The Psychology of Aim: Why Default Crosshairs Fail
When you boot up a new tactical shooter, the game usually provides a massive, thick, dynamic green crosshair. Game developers design these defaults for absolute beginners. They are built to scream, "Look at the center of the screen!"
However, as you improve, the default crosshair becomes a massive liability. High-level aiming relies on target acquisition—the ability to look at the enemy model, not your UI. A massive crosshair literally blocks your view of the enemy's head at long distances (like holding C-Long on Haven in Valorant). A professional crosshair is small enough to stay out of the way, but defined enough that your peripheral vision always knows exactly where the center of your screen is.
Static vs. Dynamic: Which is Better?
Our tool generates Static Crosshairs. A static crosshair never changes size, moves, or expands when you fire your weapon or walk.
A Dynamic Crosshair (often the default) expands into a massive circle when you run or spray your weapon. It is designed to visually teach beginners about "weapon bloom" and "movement inaccuracy."
Verdict: Use Static. Almost 99% of professional esports players use static crosshairs. Once you understand a weapon's recoil pattern, a dynamic crosshair is just distracting visual noise. A static crosshair trains your brain to trust a single, immovable pixel, building vastly superior muscle memory over time.
Color Theory: Choosing High-Contrast Hex Codes
If you use a brown crosshair on the map Dust 2, you will lose sight of it instantly. Color choice is critical. You must select a color that rarely appears in the game's environment or character models.
- Cyan / Light Blue (
#00FFFF): Highly recommended. Very few competitive maps feature bright neon blue textures, making it pop against almost every background. - Neon Green (
#00FF00): A classic CS:GO staple.
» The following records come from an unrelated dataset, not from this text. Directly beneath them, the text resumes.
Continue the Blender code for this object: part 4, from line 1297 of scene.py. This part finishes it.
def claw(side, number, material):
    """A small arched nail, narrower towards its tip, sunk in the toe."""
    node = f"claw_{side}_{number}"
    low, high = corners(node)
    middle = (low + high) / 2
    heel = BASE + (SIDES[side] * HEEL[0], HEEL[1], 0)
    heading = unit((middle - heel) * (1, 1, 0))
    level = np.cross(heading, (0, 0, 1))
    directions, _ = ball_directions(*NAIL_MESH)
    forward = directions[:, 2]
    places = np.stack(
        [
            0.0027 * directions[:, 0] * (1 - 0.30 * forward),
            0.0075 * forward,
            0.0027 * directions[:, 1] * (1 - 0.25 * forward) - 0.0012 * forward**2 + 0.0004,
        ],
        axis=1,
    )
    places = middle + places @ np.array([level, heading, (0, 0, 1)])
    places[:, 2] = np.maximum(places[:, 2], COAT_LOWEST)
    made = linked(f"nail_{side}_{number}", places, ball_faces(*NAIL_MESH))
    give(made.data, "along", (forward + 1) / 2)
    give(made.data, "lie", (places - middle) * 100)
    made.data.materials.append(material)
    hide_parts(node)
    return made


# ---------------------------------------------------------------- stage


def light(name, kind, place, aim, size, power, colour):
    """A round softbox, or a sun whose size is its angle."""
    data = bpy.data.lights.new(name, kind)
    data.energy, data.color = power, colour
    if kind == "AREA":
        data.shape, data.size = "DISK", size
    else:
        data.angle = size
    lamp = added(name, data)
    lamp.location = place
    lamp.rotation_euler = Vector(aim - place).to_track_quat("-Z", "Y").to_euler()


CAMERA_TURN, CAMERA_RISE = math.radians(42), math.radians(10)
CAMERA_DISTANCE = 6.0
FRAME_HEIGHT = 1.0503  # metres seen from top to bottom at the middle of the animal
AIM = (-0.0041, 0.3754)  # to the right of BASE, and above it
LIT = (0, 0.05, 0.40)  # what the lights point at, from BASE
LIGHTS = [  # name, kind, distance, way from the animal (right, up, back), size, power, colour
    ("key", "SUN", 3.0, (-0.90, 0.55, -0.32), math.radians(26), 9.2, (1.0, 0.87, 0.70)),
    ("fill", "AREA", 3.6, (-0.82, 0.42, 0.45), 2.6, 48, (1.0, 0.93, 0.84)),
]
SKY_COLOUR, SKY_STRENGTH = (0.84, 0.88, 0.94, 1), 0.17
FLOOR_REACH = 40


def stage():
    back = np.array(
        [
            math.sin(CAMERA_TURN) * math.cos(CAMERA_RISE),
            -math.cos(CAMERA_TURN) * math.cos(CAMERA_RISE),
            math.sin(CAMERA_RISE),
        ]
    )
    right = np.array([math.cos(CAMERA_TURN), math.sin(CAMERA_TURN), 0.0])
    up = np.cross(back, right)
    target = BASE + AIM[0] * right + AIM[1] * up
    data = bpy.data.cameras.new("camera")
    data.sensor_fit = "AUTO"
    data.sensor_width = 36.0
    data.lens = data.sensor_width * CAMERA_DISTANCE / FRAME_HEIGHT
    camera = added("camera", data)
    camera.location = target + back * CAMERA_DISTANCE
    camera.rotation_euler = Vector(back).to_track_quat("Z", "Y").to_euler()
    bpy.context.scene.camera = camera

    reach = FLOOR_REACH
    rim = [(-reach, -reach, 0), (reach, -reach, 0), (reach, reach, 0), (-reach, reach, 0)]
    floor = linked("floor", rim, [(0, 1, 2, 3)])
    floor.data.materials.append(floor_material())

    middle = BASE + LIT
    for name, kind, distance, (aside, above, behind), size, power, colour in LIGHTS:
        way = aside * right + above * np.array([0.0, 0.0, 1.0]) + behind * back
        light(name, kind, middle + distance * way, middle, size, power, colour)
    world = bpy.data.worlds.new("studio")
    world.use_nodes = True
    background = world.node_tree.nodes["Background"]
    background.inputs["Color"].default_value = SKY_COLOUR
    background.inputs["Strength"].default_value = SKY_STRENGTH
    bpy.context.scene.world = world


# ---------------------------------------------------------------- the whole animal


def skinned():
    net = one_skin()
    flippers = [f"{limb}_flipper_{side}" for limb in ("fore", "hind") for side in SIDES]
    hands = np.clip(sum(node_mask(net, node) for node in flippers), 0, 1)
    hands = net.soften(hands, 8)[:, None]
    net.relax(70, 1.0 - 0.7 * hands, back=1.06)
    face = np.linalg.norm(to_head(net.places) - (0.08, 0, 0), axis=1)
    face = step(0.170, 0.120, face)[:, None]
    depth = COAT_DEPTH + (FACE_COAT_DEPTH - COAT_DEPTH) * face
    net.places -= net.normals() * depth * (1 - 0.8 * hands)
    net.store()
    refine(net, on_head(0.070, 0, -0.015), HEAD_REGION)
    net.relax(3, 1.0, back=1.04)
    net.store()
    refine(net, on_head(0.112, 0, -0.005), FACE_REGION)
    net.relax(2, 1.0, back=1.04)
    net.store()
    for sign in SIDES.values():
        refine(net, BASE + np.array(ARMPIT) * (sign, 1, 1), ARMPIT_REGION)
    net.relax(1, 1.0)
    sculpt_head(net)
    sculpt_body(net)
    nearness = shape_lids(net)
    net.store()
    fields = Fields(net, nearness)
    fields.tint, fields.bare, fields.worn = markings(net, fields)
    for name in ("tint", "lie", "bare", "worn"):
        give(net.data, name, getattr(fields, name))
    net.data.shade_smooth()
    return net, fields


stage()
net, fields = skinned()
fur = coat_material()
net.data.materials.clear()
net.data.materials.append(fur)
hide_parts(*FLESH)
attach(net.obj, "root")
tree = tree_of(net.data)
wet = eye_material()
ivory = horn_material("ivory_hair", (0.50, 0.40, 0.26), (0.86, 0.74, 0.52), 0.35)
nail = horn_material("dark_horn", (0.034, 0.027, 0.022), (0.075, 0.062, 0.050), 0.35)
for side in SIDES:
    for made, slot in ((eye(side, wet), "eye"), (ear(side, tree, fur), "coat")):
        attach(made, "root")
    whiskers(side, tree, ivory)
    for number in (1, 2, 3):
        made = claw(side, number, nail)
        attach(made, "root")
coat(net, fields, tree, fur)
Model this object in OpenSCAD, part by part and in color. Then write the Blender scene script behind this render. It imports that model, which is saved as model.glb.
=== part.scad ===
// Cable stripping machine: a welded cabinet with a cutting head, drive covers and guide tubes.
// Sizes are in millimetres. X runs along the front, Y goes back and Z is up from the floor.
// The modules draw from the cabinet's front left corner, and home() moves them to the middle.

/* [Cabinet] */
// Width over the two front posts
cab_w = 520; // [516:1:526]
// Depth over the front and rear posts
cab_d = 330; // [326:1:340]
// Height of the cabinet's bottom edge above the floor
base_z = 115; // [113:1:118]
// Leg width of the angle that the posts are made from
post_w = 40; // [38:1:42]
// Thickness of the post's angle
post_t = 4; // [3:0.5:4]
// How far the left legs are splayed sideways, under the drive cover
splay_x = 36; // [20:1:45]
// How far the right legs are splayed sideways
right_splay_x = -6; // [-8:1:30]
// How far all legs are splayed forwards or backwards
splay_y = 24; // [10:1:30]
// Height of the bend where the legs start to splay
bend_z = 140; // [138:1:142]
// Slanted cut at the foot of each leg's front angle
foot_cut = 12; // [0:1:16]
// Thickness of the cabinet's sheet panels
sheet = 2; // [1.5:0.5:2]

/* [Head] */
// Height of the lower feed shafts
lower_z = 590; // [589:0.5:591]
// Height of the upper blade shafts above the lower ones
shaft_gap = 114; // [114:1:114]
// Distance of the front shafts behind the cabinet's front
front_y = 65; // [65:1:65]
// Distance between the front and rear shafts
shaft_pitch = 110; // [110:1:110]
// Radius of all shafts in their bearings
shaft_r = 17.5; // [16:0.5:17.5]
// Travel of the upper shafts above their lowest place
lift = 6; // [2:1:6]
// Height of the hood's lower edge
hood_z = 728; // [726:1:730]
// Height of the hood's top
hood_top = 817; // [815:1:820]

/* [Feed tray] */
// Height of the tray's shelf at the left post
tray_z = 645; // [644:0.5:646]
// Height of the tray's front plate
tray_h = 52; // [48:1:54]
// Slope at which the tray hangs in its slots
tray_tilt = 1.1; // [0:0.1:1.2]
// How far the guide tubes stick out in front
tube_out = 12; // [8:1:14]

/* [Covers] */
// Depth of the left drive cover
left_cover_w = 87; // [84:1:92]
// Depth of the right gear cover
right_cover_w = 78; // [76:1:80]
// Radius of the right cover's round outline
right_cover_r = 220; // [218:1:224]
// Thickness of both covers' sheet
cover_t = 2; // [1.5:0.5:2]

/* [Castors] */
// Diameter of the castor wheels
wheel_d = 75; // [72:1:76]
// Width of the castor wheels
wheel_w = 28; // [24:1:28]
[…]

It offers the highest visibility to the human eye, though it can blend in slightly on maps with heavy foliage. - White with Outline (
#FFFFFF): The most professional choice. A pure white crosshair with a thick black outline guarantees it will never blend in. If you look at a dark wall, the white pops. If you look at the bright sky, the black outline pops.
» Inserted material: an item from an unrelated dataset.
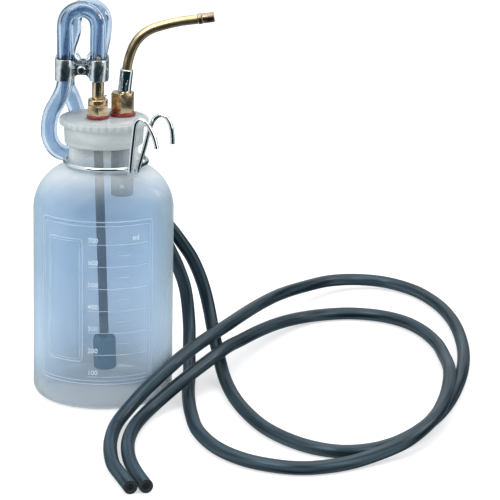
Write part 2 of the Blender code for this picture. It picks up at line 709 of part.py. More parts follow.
def holder_route():
    """One wire: the left hook, its leg, round the neck, and out to the right leg and hook."""
    left = in_mm([
        (36.9, -49.0, 181.0), (35.4, -48.0, 186.9), (33.3, -46.9, 191.9), (30.7, -45.4, 196.1), (28.0, -44.1, 198.3),
        (25.2, -43.0, 198.9), (23.0, -42.1, 197.0), (22.0, -41.5, 192.4), (21.3, -41.0, 186.0), (20.5, -40.6, 178.5),
        (19.8, -40.3, 170.5), (19.3, -39.7, 165.0), (18.9, -38.2, 162.2), (18.4, -35.6, 161.3), (17.6, -31.0, 161.3),
    ])
    right = in_mm([
        (47.0, -46.6, 184.0), (46.8, -46.2, 188.5), (46.2, -45.6, 193.4), (45.0, -44.8, 197.6), (42.9, -43.7, 200.8),
        (40.2, -42.5, 202.0), (37.2, -41.4, 201.3), (34.4, -40.5, 198.4), (32.3, -39.8, 193.7), (30.6, -39.3, 187.7),
        (28.9, -38.9, 180.9), (27.0, -38.5, 174.0), (25.3, -38.3, 168.0), (24.2, -37.6, 163.8), (23.4, -34.8, 161.5),
        (22.6, -29.5, 161.3),
    ])
    start, sweep, steps = math.radians(-54.0), math.radians(-334.0), 26
    ring = [
        RING_CENTRE + RING_RADIUS * Vector((math.cos(a), math.sin(a), 0.0))
        for a in (start + sweep * i / steps for i in range(steps + 1))
    ]
    return smooth_route(left + ring + right[::-1], 4.4 * MM)


# ---------------------------------------------------------------- loose rubber hoses

RUBBER_HOSE_1 = [
    (27.7, -205.3, 4.8), (21.2, -184.6, 4.8), (15.4, -165.2, 4.8), (12.7, -146.7, 4.8), (11.2, -118.7, 4.8),
    (13.8, -88.3, 6.5), (22.6, -63.9, 11.5), (31.4, -47.7, 17.2), (39.7, -36.4, 22.4), (47.5, -24.0, 26.4),
    (54.1, -9.1, 28.4), (62.2, 8.6, 29.7), (71.9, 29.0, 31.0), (83.2, 57.2, 30.6), (92.2, 89.5, 27.6),
    (105.6, 134.9, 23.2), (121.2, 181.6, 17.8), (139.6, 221.3, 12.6), (160.0, 249.3, 9.6), (180.7, 261.6, 7.4),
    (201.4, 261.5, 5.8), (221.9, 244.9, 4.9), (237.8, 210.8, 4.8), (247.6, 166.1, 4.8), (251.1, 110.1, 4.8),
    (249.2, 63.0, 4.8), (242.6, 14.5, 4.8), (231.0, -36.0, 4.8), (219.0, -69.1, 4.8), (205.5, -96.8, 4.8),
    (190.4, -117.3, 4.8), (175.1, -128.4, 4.8), (158.4, -131.7, 4.8), (141.8, -125.3, 4.8), (126.8, -111.8, 4.8),
    (110.9, -88.3, 4.8), (98.5, -57.2, 4.8), (89.5, -24.0, 4.8), (82.8, 13.7, 5.6), (79.2, 37.7, 9.6),
    (76.8, 51.5, 15.1), (74.0, 62.0, 23.2), (70.5, 72.0, 38.0), (67.1, 75.5, 50.9), (62.8, 76.0, 63.3),
    (57.9, 74.0, 74.5), (52.5, 70.0, 84.0), (43.0, 66.5, 97.7), (32.8, 64.8, 109.5), (18.6, 64.8, 117.4),
    (2.6, 65.5, 118.4), (-12.2, 66.5, 112.3), (-22.5, 67.5, 100.5), (-27.3, 68.5, 85.2), (-27.0, 69.5, 67.0),
    (-23.0, 72.0, 48.0), (-20.5, 78.0, 30.0), (-18.0, 87.5, 15.5), (-16.5, 100.0, 6.8),
]

RUBBER_HOSE_2 = [
    (37.2, -203.0, 4.8), (29.4, -176.0, 4.8), (24.2, -149.3, 4.8), (22.5, -117.0, 4.8), (25.7, -86.2, 4.8),
    (32.6, -60.1, 5.6), (41.9, -42.2, 9.4), (51.4, -26.8, 13.6), (60.2, -10.5, 16.4), (68.7, 5.1, 18.6),
    (77.4, 22.1, 20.5), (84.5, 41.0, 20.2), (92.2, 65.4, 17.0), (106.0, 103.7, 12.9), (121.0, 137.4, 9.0),
    (136.0, 160.3, 6.2), (152.0, 173.5, 4.9), (172.9, 179.0, 4.8), (194.9, 174.1, 4.8), (211.5, 160.8, 4.8),
    (223.7, 139.3, 4.8), (233.0, 107.3, 4.8), (236.4, 67.6, 6.8), (236.7, 35.7, 11.4), (236.2, 13.2, 14.3),
    (234.3, -13.1, 15.0), (229.5, -48.3, 14.6), (222.5, -76.4, 12.6), (210.4, -105.9, 10.8), (197.8, -125.1, 8.6),
    (181.7, -139.2, 6.2), (163.1, -153.1, 4.8), (144.7, -162.3, 4.8), (132.1, -164.5, 4.8), (119.6, -162.4, 4.8),
    (99.9, -152.6, 4.8), (81.3, -131.6, 4.8), (67.2, -97.2, 4.8), (61.5, -60.8, 4.8), (59.1, -29.8, 4.8),
    (58.3, -6.0, 4.9), (58.3, 14.1, 5.2), (58.1, 32.0, 7.1), (57.5, 44.0, 12.0), (57.3, 53.0, 18.6),
    (57.1, 60.0, 27.0), (56.3, 64.5, 35.9), (55.1, 67.5, 45.8), (53.2, 68.5, 55.6), (49.5, 67.0, 67.0),
    (44.9, 62.5, 79.0), (37.8, 58.0, 92.6), (25.5, 55.5, 102.0), (10.0, 55.0, 105.6), (-5.5, 56.0, 102.2),
    (-18.0, 57.5, 92.8), (-25.5, 59.0, 79.3), (-29.0, 60.0, 65.0), (-31.0, 61.0, 50.0), (-32.5, 66.0, 32.0),
    (-33.0, 77.0, 15.5), (-33.0, 91.0, 6.4),
]


def rubber_hose(name, points, look):
    """A loose hose as a curve with a round bevel, laid on the floor and leant on the bottle's back."""
    line = smooth_route(in_mm(points), FLOOR_POINT)
    curve = bpy.data.curves.new(name, "CURVE")
    curve.dimensions = "3D"
    curve.bevel_depth = RUBBER_RADIUS
    curve.bevel_resolution = 2
    curve.use_fill_caps = True
    spline = curve.splines.new("POLY")
    spline.points.add(len(line) - 1)
    for point, place in zip(spline.points, line):
        point.co = (*place, 1.0)
    curve.materials.append(look)
    made = bpy.data.objects.new(name, curve)
    bpy.context.scene.collection.objects.link(made)
    return made


# ---------------------------------------------------------------- the whole set

def main():
    clear_scene()
    bottle_look = material("milky_polyethylene", (0.70, 0.79, 0.88), 0.35)
    cap_look = material("white_polyethylene", (0.78, 0.80, 0.82), 0.4)
    brass = material("brass", (0.78, 0.58, 0.32), 0.25, 1.0)
    bronze = material("bronze", (0.45, 0.32, 0.18), 0.35, 1.0)
    chrome = material("chrome", (0.80, 0.83, 0.85), 0.12, 1.0)
    steel = material("steel", (0.55, 0.57, 0.58), 0.3, 1.0)
    red = material("red_fibre", (0.45, 0.02, 0.03), 0.5)
    teal = material("teal_plastic", (0.02, 0.12, 0.18), 0.4)
    grey = material("grey_plastic", (0.35, 0.38, 0.42), 0.45)
    clear = material("clear_vinyl", (0.30, 0.50, 0.72), 0.15)
    rubber = material("black_rubber", (0.03, 0.04, 0.045), 0.6)

    make_bottle(bottle_look)
    make_gasket(grey)
    make_cap(cap_look)
    make_suction_fitting(brass, red, chrome)
    make_outlet_fitting(brass, red)
    make_outlet_tube(brass, chrome, bronze)
    make_float_valve(teal, cap_look, red)
    make_dip_tube(grey, teal, steel)
    pipe("clear_hose", clear_hose_route(), (HOSE_RADIUS, HOSE_BORE), 10, clear)
    make_clamp(chrome, steel)
    pipe("wire_holder", holder_route(), (WIRE_RADIUS,), 8, chrome)
    rubber_hose("rubber_hose_1", RUBBER_HOSE_1, rubber)
    rubber_hose("rubber_hose_2", RUBBER_HOSE_2, rubber)

    carry("bottle", "rubber_hose_1", "rubber_hose_2", "cap_gasket")
    carry("cap_gasket", "cap")
    carry("cap", "suction_fitting", "suction_washer", "suction_lock_nut", "outlet_fitting", "outlet_washer",
          "outlet_lock_nut", "float_cage", "float_seal", "float_ball", "dip_tube", "foot_valve_body",
          "foot_valve_plug", "foot_valve_ball", "clear_hose", "clamp_front_strap", "clamp_back_strap",
          "clamp_bolt", "clamp_washer", "clamp_wing_nut", "vent_collar", "outlet_tube", "wire_holder")
    carry("vent_collar", "vent_pin")
    carry("outlet_tube", "outlet_sleeve", "outlet_tip_ring", "outlet_tip_sleeve")


main()
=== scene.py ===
"""Looks for a collection bottle set: materials, fine shapes, light and camera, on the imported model.

Metres, +Z up, in the CAD's frame. The bottle's axis is Z, its base is at z = 0, and -Y is the front.
"""

import math

import bmesh
import bpy
from mathutils import Matrix, Vector


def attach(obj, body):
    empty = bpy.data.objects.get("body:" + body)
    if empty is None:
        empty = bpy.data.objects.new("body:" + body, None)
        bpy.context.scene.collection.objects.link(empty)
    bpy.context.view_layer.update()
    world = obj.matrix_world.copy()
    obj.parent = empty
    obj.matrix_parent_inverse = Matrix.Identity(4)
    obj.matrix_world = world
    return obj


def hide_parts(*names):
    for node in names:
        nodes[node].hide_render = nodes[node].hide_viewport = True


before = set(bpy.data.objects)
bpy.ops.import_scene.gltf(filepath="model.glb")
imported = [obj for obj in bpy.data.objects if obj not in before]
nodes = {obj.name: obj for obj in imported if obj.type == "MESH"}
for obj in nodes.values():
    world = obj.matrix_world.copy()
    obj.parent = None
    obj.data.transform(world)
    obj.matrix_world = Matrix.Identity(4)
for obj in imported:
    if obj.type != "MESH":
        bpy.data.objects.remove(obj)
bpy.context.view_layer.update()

MM = 0.001
BOTTLE_RADIUS = 47.0 * MM
SHOULDER_RADIUS = 32.0 * MM
SHOULDER_START = 128.5 * MM
NECK_RADIUS = 23.1 * MM
WALL = 1.2 * MM
CAP_TOP = 190.5 * MM
SUCTION = Vector((-3.9, -2.9, 0.0)) * MM
OUTLET = Vector((12.0, 7.2, 0.0)) * MM
HOSE_SPACING = 21.7 * MM
ROW_SPACING = 12.0 * MM
RUBBER_RADIUS = 4.5 * MM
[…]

The Anatomy of a Pro Crosshair (Settings Explained)
If you want to design a crosshair used by the pros (like TenZ or s1mple), here is how to manipulate the settings:
The Gap (Offset)
The gap is the empty space in the dead center of the crosshair. Many pros use a gap of 2 or 3 pixels. Why? Because it leaves the enemy's head completely unobstructed. You put their head inside the gap, ensuring you have a perfect visual on your target.
The Center Dot
Some players prefer to turn off the inner lines entirely and just use a 3-pixel center dot. This is the ultimate minimalist setup, demanding high mechanical skill. It forces you to rely entirely on hand-eye coordination rather than visual guides.
Thickness
Keep thickness low. A thickness of 1 or 2 pixels is ideal for 1080p monitors. If you are playing on a massive 4K monitor, you may need to bump it to 3 so it doesn't become microscopically thin.
Frequently Asked Questions (FAQ)
Can I just copy a code from this tool into Valorant?
Currently, Riot Games uses a proprietary, encrypted string format for importing crosshairs (e.g., 0;P;c;5;o;1...). While our tool does not generate this encrypted string, the numerical values provided in our "Export" box map exactly 1:1 to the sliders in the Valorant settings menu. Just match the numbers!
Why does my crosshair look blurry in-game but sharp here?
This is an issue with your game's Anti-Aliasing (AA) or resolution scaling settings. If you play at a lower resolution (e.g., 720p) but stretch it to a 1080p monitor, the game engine blurs the crosshair pixels. Ensure you are playing at your monitor's native resolution for a razor-sharp reticle.
What is the Opacity (Alpha) setting?
Opacity controls how transparent the crosshair is. An opacity of 1.0 is perfectly solid. Dropping it to 0.5 makes it 50% see-through. While some players like a slight transparency to see textures behind the crosshair, we recommend keeping it at 1.0 for maximum visibility during chaotic gunfights.